Há outras complicações. Enquanto a usina Santo Antônio está a cinco quilômetros de Porto Velho, capital de Rondônia, Jirau está a 130 quilômetros. Isso tende a aumentar os custos logísticos - com maquinário e pessoal empregado - e ambientais, já que a segunda hidrelétrica fica em região de mata mais fechada.

A favor da Odebrecht, na disputa de hoje, pesa o fato de que o consórcio liderado por ela terá ganhos de escala ao construir as duas usinas paralelamente. O governo espera a licença de instalação do Ibama, que autoriza o início das obras, para julho. Isso possibilitaria que os canteiros fossem instaladas quase juntos.

Para contrabalançar o favoritismo de Odebrecht/Furnas, os dois grupos que disputaram a usina Santo Antônio uniram forças no novo leilão. A Suez lidera o consórcio, com 50,1% de participação, e aliou-se a Camargo Corrêa, Chesf e Eletrosul. Do consórcio Jirau Energia também fazem parte Cemig (10%), Andrade Gutierrez Participações (12,4%) e um fundo de investimentos dos bancos Banif e Santander (20%).

Os dois grupos concorrentes montaram soluções de engenharia diferentes para o empreendimento. A Odebrecht, que tocou os estudos sobre o complexo hidrelétrico do Madeira desde o início com Furnas, prevê o uso de turbinas bulbo nas usinas. Essas turbinas, utilizadas em somente três outras hidrelétricas no Brasil, aproveitam a força das águas característica dos rios da Amazônia -para produzir energia. Já a Suez tem uma solução que abre oportunidade para o eventual uso de turbinas kaplan, mais tradicionais no país, que geram energia a partir da queda d'água.

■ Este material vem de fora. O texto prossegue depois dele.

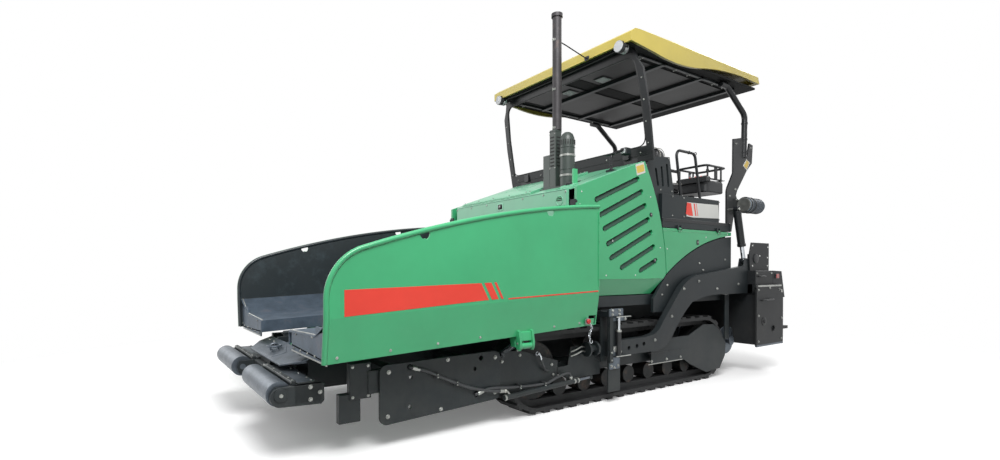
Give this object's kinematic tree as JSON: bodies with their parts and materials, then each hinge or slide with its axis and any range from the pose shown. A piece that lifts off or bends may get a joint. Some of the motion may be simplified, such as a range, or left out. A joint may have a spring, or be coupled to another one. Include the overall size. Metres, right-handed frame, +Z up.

Em meio às reclamações dos consórcios sobre a tarifa máxima, o BNDES alterou discretamente as condições de financiamento da usina de Jirau. O banco continuará financiando até 75% do empreendimento e em prazo de 25 anos, à semelhança do que ocorre com Santo Antônio, mas melhorou dois outros aspectos do pacote de crédito. O índice de cobertura do serviço da dívida (ICSD) baixou de 1,3 para 1,2. Isso significa que as garantias a serem oferecidas pelo empreendedor ao tomar o empréstimo devem cobrir 120% - e não mais 130% - do valor total do investimento, estimado pela EPE em R$ 8,7 bilhões. Outra mudança diz respeito à forma de correção da dívida a ser amortizada. Antes era obrigatoriamente corrigida pela tabela SAC (com prestações variáveis) e agora o empreendedor poderá optar pela tabela "price" (com prestações fixas).

De acordo com a Aneel, 39 distribuidoras se habilitaram para comprar energia de Jirau, em uma negociação que acontecerá também no leilão de hoje.